Sebenarnya, kerokan termasuk sebuah metode terapi yang telah teruji secara ilmiah. Kerokan dapat digambarkan sebagai upaya untuk merangsang sistem pertahanan tubuh melalui induksi radang lokal. Dengan adanya faktor peradangan maka pembuluh darah akan melebar sesaat sehingga faktor-faktor pertahanan tubuh seperti interferon dan tumor nekrosis aktif kembali. Kondisi ini diharapkan akan membangkitkan ghirah sistem pertahanan tubuh untuk mengontrol keberadaan virus. Bahkan bila virus tersebut dianggap membahayakan, maka sistem pertahanan tubuh yang telah terstimulasi tersebut dapat mengeliminasi dan mendaur-ulang virus tersebut menjadi material biologis yang lebih bermanfaat.

Angin duduk

Angin duduk adalah gejala kelainan otot jantung yang terjadi dalam waktu singkat. Kondisi ini timbul karena kurangnya oksigen, sehingga banyak sel otot jantung mengalami kematian.
Mengapa otot jantung bisa mengalami kekurangan oksigen? Karena pembuluh darah yang membawa darah kaya oksigen ke bagian-bagian otot jantung tersumbat, karena adanya pembentukan “bukit-bukit” di dinding pembuluh darah bagian dalam. Bukit-bukit ini muncul karena adanya luka pada dinding bagian dalam akibat derasnya laju aliran darah serta banyaknya radikal bebas–khususnya yang berasal dari lemak jenuh.

Radikal bebas berbahaya karena sifat kimianya yang labil, sehingga ia cenderung mengambil sebagian elektron atau proton dari sel dinding pembuluh darah agar dirinya menjadi lebih stabil.
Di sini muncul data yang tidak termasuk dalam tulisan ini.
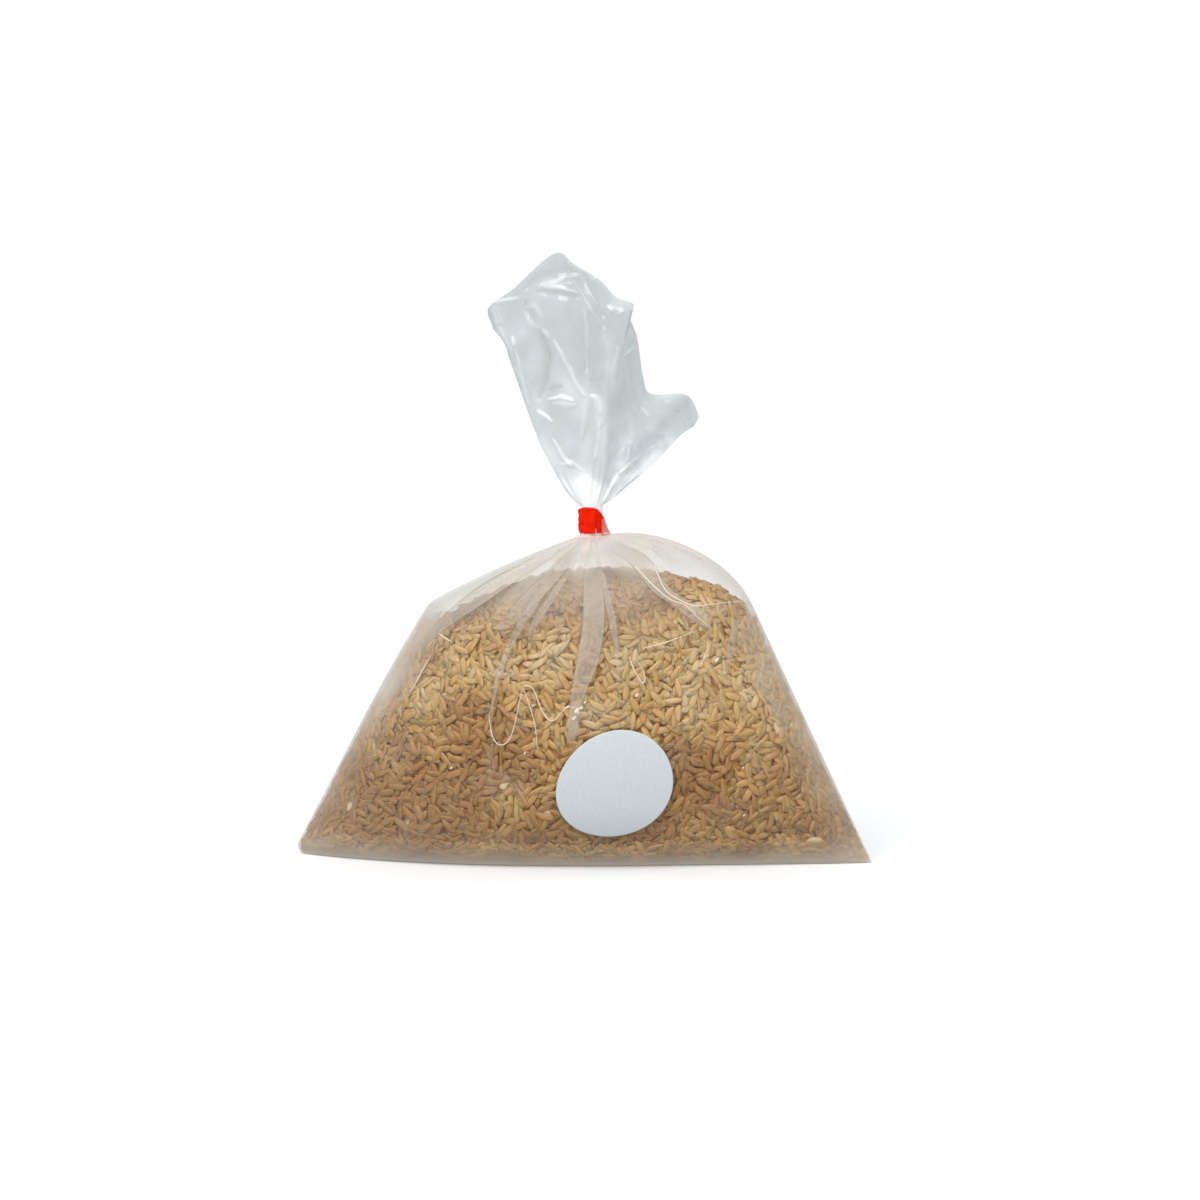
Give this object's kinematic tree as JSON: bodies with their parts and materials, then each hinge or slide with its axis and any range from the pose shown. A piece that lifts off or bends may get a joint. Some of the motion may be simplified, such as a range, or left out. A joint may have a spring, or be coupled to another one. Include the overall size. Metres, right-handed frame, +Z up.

Akibatnya sel tersebut rusak. Proses kerusakan itu pada gilirannya akan mengundang sistem perbaikan, tetapi bila kerusakan itu terjadi secara berulang maka penambalan yang terjadi akan “membukit”. Karena penyumbatan itu terjadi di pembuluh darah jantung yang bernama koroner, maka penyakitnya disebut jantung koroner. Jadi angin duduk sebenarnya adalah bagian dari gejala penyakit jantung koroner.

Demikian sekelumit penjelasan tentang mitos yang selama ini kita yakini dengan cara keliru. Wallaahu a’lam.

(Diambil dari entah berantah, semoga pembuatnya tersenyum ketika melihat artikel ini di sini).